— START RECORD SET —

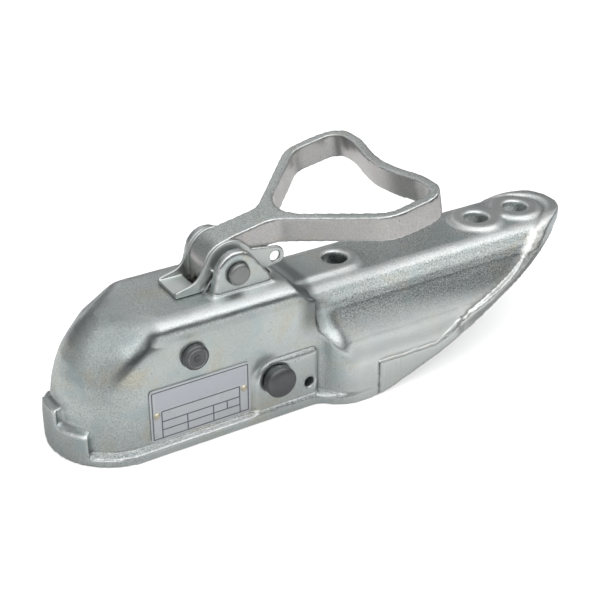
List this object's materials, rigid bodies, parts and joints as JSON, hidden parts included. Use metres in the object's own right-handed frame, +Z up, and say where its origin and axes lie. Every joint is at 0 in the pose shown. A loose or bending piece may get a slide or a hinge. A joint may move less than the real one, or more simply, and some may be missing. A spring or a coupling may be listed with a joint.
{
  "type": "trailer coupling head",
  "caption": "Forged trailer coupling head with a looped lever, a hidden locking cam and ball jaw, a safety catch and a flared bolt-on wing.",
  "frame": {"origin": "axis of the ball socket at the bottom face of the flange", "axes": "+X towards the tail of the wing, +Z up, -Y towards the wall that carries the type plate"},
  "size_m": [0.306, 0.099, 0.1084],
  "materials": {
    "forged_zinc": "bright zinc plate over a grainy forged surface",
    "zinc_sheet": "bright zinc plate on smooth sheet",
    "machined_steel": "machined, lightly greased",
    "dark_steel": "dark satin steel",
    "spring_steel": "drawn spring wire",
    "plate": "bare foil plate with thin dark ruled boxes"
  },
  "bodies": {
    "head": {"housing": "forged_zinc", "lever_pin": "dark_steel", "lever_pin_washer": "zinc_sheet", "jaw_pin": "dark_steel", "jaw_pin_washer": "zinc_sheet", "abutment_pin": "dark_steel", "abutment_pin_washer": "zinc_sheet", "cam_spacers": "machined_steel", "cam_spring": "spring_steel", "catch_spring": "spring_steel", "type_plate": "plate", "plate_rivets": "dark_steel"},
    "lever": {"lever": "forged_zinc", "drive_pin": "dark_steel"},
    "catch": {"safety_catch": "zinc_sheet"},
    "jaw": {"ball_jaw": "machined_steel"},
    "cam": {"locking_cam": "machined_steel"}
  },
  "joints": [
    {"name": "lever_turn", "type": "hinge", "parent": "head", "child": "lever", "pos_m": [0.0605, 0, 0.077], "axis": [0, -1, 0], "range_deg": [0, 60], "stiffness_Nm_per_rad": 0.4, "springref_deg": -34.38},
    {"name": "catch_tip", "type": "hinge", "parent": "head", "child": "catch", "pos_m": [0.0605, 0, 0.077], "axis": [0, 1, 0], "range_deg": [0, 8], "stiffness_Nm_per_rad": 0.05, "springref_deg": -28.65, "deforming": ["catch_spring"]},
    {"name": "jaw_swing", "type": "hinge", "parent": "head", "child": "jaw", "pos_m": [0.029, 0, 0.048], "axis": [0, -1, 0], "range_deg": [0, 10]},
    {"name": "cam_turn", "type": "hinge", "parent": "head", "child": "cam", "pos_m": [0.072, 0, 0.0225], "axis": [0, 1, 0], "range_deg": [0, 33.5], "deforming": ["cam_spring"]}
  ],
  "couplings": [
    {"joint": "jaw_swing", "follows": "lever_turn", "ratio": 0.1665},
    {"joint": "cam_turn", "follows": "lever_turn", "ratio": 0.557}
  ]
}
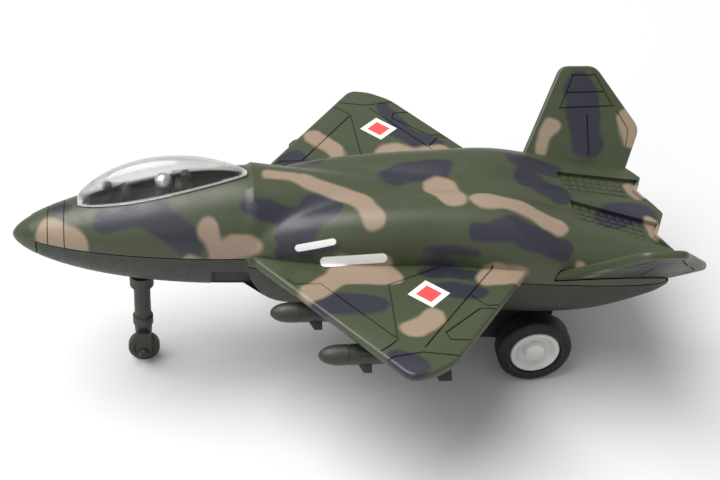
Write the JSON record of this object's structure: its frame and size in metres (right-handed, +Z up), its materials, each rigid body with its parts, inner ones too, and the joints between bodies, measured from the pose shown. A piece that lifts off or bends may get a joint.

— END RECORD SET —

§ GIVEN TASK: Count how many lines above contain the word "bodies". Reply with the number alone.

§ SOLUTION FOR THIS TASK: 3